Would you quote the material below in full and unchanged?

━━━━

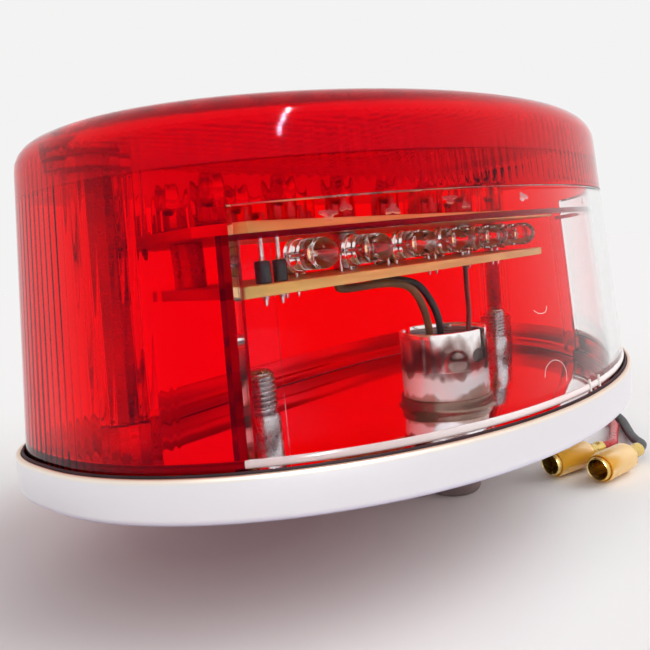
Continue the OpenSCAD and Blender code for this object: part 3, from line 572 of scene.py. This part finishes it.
def lens_profiles():
    """Outer and inner (inset, z) points in step, from the foot over the edge to the roof's rim."""
    inner_r = LENS_EDGE_R - LENS_WALL
    levels = [LENS_Z, 19.6, 20.6, RIM_TOP, 25.0, 29.0, 34.0, 39.0, 44.0, 49.0, WINDOW_TOP, 56.2,
              56.9, 57.8, 58.8, 61.0, 63.0, LENS_TOP - LENS_EDGE_R]
    outer = [(LENS_INSET + lean(z), z) for z in levels]
    inner = [(LENS_INSET + LENS_WALL + lean(z), z) for z in levels]
    for a in (15, 30, 45, 60, 75, 90):
        s, c = sin(radians(a)), cos(radians(a))
        outer.append((LENS_INSET + LENS_DRAFT + LENS_EDGE_R * (1 - c),
                      LENS_TOP - LENS_EDGE_R * (1 - s)))
        inner.append((LENS_INSET + LENS_WALL + LENS_DRAFT + inner_r * (1 - c),
                      LENS_TOP - LENS_WALL - inner_r * (1 - s)))
    return outer, inner, levels.index(WINDOW_TOP)


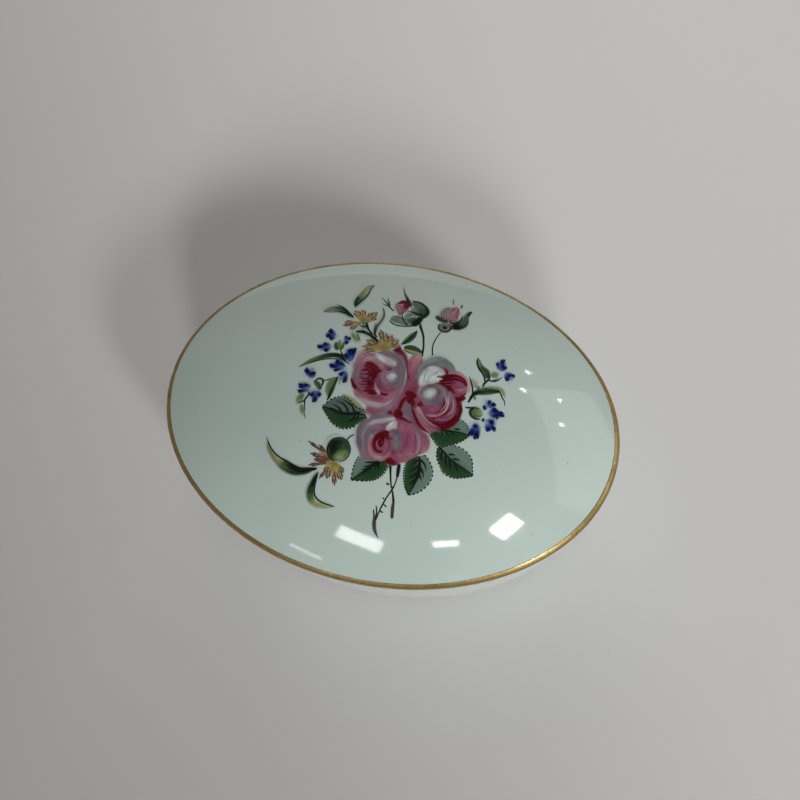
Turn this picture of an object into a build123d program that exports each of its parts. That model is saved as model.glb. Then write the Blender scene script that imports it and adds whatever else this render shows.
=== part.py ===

━━━━

§ Output of the exercise:
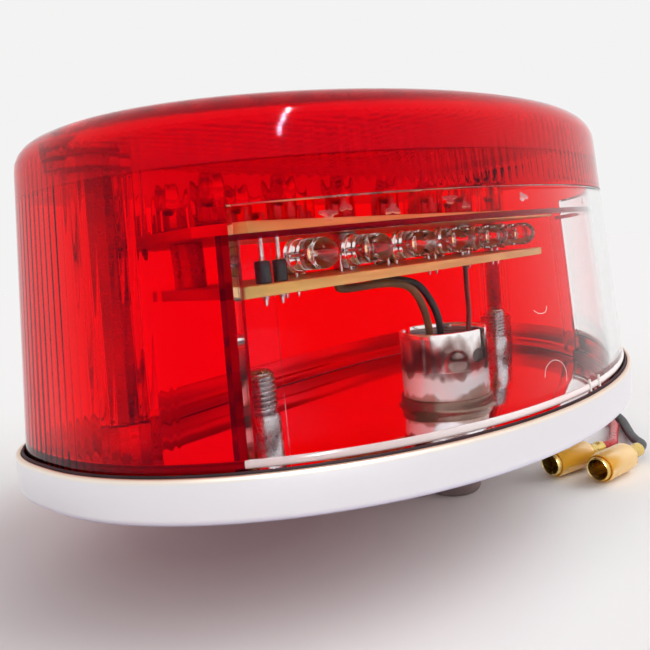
Continue the OpenSCAD and Blender code for this object: part 3, from line 572 of scene.py. This part finishes it.
def lens_profiles():
    """Outer and inner (inset, z) points in step, from the foot over the edge to the roof's rim."""
    inner_r = LENS_EDGE_R - LENS_WALL
    levels = [LENS_Z, 19.6, 20.6, RIM_TOP, 25.0, 29.0, 34.0, 39.0, 44.0, 49.0, WINDOW_TOP, 56.2,
              56.9, 57.8, 58.8, 61.0, 63.0, LENS_TOP - LENS_EDGE_R]
    outer = [(LENS_INSET + lean(z), z) for z in levels]
    inner = [(LENS_INSET + LENS_WALL + lean(z), z) for z in levels]
    for a in (15, 30, 45, 60, 75, 90):
        s, c = sin(radians(a)), cos(radians(a))
        outer.append((LENS_INSET + LENS_DRAFT + LENS_EDGE_R * (1 - c),
                      LENS_TOP - LENS_EDGE_R * (1 - s)))
        inner.append((LENS_INSET + LENS_WALL + LENS_DRAFT + inner_r * (1 - c),
                      LENS_TOP - LENS_WALL - inner_r * (1 - s)))
    return outer, inner, levels.index(WINDOW_TOP)


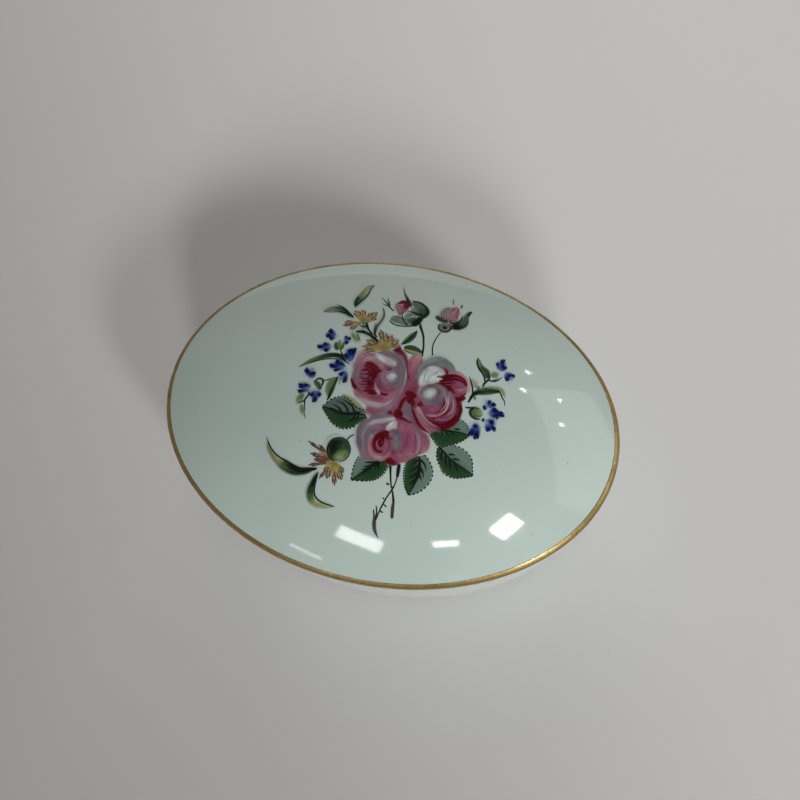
Turn this picture of an object into a build123d program that exports each of its parts. That model is saved as model.glb. Then write the Blender scene script that imports it and adds whatever else this render shows.
=== part.py ===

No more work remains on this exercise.